_Information shown_:

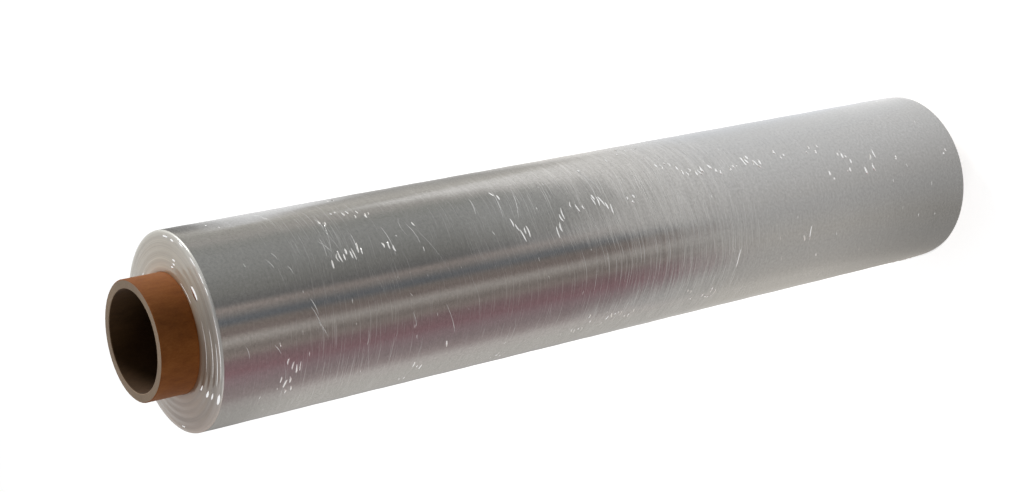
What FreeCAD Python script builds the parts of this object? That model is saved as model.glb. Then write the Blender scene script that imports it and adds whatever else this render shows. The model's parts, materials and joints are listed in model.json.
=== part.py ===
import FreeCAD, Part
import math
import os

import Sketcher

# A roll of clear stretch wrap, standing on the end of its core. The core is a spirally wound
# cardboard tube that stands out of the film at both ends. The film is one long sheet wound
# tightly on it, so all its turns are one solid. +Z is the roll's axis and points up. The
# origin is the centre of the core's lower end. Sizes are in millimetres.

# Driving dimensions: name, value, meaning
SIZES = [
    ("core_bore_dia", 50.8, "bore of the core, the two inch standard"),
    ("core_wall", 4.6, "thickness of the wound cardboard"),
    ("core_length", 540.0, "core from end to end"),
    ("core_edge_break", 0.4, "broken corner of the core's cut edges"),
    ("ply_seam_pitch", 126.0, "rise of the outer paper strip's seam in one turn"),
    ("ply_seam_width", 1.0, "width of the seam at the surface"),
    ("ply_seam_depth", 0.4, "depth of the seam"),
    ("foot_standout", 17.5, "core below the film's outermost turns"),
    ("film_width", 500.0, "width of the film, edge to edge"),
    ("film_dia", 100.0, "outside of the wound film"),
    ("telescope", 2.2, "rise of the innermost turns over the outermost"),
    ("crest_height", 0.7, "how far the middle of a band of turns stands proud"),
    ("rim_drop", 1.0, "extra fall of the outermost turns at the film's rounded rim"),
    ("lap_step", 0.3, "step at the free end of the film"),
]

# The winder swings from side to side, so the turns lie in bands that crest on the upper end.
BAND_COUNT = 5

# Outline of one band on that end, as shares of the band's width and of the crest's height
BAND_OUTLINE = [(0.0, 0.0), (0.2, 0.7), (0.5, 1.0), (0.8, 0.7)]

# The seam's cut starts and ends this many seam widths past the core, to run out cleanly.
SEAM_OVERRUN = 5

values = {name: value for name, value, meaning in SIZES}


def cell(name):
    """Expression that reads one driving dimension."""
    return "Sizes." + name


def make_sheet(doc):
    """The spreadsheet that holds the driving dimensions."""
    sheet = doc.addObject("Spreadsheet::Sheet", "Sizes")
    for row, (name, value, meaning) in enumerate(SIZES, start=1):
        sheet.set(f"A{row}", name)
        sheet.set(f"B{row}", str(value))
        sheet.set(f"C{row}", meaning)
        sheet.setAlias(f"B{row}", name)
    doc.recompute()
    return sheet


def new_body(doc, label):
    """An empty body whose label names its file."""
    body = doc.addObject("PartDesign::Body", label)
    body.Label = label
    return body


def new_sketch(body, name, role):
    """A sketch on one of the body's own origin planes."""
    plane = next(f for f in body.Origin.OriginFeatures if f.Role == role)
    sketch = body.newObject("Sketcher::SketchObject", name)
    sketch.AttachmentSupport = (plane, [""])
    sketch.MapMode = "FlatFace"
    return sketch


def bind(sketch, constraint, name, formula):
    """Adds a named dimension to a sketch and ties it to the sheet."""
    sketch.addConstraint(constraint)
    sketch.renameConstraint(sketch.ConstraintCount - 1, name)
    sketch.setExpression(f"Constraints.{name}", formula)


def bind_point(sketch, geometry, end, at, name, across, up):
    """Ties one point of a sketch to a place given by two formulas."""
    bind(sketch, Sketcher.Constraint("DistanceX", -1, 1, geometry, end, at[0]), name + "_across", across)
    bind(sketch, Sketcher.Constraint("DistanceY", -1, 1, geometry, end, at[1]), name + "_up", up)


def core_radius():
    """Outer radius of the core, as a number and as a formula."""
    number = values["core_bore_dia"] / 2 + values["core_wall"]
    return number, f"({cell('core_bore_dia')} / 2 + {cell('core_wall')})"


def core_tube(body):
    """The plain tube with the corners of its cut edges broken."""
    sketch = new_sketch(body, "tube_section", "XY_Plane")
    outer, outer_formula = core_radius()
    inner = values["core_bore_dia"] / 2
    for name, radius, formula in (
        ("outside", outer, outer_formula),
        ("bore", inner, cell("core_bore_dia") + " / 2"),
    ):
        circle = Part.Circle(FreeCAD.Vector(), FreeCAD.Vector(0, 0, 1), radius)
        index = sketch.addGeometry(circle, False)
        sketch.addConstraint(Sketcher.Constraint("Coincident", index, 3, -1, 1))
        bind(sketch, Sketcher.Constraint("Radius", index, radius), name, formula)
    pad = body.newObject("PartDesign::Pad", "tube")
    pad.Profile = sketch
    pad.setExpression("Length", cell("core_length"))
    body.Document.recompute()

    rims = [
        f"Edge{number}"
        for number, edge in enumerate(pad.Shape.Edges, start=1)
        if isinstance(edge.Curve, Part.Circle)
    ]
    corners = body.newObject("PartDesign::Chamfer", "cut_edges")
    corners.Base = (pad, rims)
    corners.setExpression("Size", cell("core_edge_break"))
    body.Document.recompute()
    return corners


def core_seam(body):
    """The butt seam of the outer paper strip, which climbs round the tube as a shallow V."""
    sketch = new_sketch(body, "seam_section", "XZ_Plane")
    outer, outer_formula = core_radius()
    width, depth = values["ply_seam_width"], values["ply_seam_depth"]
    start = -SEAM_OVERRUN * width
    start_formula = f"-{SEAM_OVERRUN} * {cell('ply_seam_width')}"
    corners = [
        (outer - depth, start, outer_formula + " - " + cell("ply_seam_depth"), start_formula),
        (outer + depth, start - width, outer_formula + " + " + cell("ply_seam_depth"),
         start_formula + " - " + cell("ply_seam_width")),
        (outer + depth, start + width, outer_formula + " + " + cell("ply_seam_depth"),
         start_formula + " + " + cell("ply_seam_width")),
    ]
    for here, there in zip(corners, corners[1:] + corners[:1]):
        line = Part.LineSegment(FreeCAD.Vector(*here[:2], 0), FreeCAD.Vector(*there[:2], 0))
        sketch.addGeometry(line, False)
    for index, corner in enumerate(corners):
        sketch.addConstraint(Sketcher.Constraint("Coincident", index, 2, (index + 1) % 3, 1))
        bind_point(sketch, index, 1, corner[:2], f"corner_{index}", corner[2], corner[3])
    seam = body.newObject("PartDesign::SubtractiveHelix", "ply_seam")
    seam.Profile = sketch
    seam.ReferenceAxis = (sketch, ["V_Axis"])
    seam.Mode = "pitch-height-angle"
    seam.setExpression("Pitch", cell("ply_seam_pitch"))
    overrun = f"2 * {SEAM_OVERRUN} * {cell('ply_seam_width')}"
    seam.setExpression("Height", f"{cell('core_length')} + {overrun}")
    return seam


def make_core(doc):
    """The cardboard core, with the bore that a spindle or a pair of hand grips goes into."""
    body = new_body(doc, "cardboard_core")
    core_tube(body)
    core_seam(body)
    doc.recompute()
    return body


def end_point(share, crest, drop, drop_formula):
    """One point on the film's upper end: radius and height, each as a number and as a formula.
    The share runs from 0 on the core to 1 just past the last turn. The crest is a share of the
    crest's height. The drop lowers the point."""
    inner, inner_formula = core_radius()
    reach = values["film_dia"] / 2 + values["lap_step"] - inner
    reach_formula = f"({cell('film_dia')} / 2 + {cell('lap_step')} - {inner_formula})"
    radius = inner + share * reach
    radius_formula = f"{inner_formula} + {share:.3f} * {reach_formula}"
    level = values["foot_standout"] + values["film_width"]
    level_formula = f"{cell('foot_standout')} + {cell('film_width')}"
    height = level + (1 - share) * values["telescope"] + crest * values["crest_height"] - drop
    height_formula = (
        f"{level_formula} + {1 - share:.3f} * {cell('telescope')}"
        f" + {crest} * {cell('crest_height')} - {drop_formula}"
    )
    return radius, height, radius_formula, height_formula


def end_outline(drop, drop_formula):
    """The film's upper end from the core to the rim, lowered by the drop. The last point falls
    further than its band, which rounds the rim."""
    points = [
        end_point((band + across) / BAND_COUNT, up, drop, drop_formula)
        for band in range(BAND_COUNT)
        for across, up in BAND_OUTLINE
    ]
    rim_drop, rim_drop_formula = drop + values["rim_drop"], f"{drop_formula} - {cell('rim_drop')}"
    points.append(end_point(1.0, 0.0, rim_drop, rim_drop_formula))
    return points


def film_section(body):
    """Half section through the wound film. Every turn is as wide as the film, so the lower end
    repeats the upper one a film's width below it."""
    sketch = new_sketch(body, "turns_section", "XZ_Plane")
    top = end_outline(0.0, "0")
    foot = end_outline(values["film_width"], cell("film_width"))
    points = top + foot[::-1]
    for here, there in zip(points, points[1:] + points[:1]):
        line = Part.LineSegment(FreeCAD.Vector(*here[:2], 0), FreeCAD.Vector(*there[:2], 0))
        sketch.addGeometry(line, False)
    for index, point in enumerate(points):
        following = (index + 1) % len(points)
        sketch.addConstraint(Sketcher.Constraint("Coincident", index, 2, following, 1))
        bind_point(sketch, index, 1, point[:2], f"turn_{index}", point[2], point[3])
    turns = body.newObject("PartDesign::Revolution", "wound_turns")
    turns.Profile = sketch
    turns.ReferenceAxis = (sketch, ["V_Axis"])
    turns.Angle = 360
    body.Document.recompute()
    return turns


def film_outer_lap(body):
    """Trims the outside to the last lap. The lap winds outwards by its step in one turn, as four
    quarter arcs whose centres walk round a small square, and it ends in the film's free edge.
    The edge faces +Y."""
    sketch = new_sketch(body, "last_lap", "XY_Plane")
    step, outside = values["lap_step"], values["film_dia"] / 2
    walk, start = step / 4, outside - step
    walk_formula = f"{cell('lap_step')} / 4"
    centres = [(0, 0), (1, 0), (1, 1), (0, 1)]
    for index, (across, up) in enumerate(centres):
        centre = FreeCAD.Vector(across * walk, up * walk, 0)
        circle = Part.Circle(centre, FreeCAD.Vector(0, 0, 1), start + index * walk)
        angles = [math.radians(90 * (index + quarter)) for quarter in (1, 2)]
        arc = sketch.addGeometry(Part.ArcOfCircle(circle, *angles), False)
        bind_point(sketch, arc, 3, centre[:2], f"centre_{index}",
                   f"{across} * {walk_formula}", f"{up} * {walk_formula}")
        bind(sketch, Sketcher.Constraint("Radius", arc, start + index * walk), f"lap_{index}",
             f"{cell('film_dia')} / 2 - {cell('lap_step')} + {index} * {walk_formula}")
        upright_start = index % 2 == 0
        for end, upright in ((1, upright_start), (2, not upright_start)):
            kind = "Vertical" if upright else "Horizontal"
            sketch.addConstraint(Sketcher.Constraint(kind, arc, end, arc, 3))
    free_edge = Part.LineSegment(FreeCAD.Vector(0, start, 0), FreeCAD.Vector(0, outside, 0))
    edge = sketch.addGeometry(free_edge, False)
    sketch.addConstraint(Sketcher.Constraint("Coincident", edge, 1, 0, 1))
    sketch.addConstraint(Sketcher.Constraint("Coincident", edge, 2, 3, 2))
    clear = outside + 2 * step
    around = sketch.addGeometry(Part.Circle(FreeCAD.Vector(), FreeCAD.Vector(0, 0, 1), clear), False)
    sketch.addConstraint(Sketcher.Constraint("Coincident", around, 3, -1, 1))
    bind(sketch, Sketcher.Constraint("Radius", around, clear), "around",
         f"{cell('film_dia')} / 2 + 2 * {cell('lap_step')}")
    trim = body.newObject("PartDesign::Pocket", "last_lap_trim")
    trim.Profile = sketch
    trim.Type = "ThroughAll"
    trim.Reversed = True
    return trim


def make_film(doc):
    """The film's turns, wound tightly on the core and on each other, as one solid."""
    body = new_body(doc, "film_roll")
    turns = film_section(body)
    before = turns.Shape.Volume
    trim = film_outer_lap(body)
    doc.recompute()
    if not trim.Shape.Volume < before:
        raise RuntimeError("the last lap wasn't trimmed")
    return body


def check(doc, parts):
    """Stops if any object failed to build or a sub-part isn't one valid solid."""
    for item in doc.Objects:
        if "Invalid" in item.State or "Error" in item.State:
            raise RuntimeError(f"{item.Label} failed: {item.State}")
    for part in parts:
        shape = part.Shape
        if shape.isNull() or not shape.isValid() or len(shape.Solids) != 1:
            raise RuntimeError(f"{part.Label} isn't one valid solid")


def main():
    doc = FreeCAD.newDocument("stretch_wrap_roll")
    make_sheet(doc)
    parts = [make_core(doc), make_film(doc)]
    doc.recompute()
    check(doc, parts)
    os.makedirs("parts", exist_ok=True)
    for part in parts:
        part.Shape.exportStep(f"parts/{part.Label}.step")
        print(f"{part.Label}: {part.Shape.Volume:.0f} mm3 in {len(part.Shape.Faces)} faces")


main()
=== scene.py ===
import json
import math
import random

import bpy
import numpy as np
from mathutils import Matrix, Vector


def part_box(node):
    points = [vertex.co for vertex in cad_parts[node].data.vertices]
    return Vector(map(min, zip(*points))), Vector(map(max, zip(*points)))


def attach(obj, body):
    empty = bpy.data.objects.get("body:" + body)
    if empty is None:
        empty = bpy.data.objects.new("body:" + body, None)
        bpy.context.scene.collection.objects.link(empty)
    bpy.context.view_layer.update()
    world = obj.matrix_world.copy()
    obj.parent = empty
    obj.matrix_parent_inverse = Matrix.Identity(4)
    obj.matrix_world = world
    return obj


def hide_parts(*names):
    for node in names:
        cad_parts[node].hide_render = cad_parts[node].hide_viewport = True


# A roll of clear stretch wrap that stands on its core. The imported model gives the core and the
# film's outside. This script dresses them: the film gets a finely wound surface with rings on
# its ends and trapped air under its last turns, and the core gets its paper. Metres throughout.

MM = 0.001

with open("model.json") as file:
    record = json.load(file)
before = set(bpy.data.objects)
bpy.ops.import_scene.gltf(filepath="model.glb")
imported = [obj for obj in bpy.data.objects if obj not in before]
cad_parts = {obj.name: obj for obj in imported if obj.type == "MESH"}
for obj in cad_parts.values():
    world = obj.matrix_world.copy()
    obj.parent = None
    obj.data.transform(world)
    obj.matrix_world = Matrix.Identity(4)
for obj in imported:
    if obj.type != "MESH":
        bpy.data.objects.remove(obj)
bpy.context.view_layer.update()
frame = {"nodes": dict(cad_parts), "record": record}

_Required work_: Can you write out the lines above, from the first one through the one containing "import Sketcher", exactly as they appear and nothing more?

_Solved exercise_:
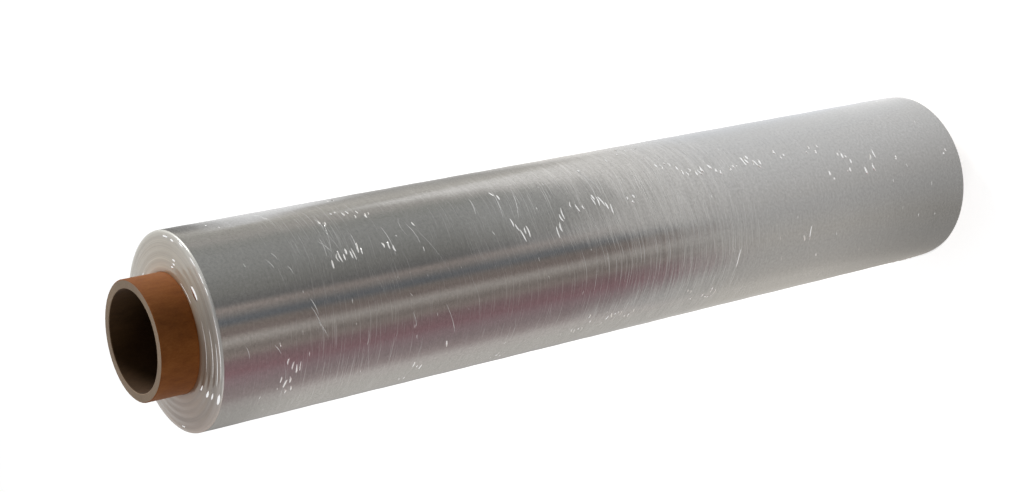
What FreeCAD Python script builds the parts of this object? That model is saved as model.glb. Then write the Blender scene script that imports it and adds whatever else this render shows. The model's parts, materials and joints are listed in model.json.
=== part.py ===
import FreeCAD, Part
import math
import os

import Sketcher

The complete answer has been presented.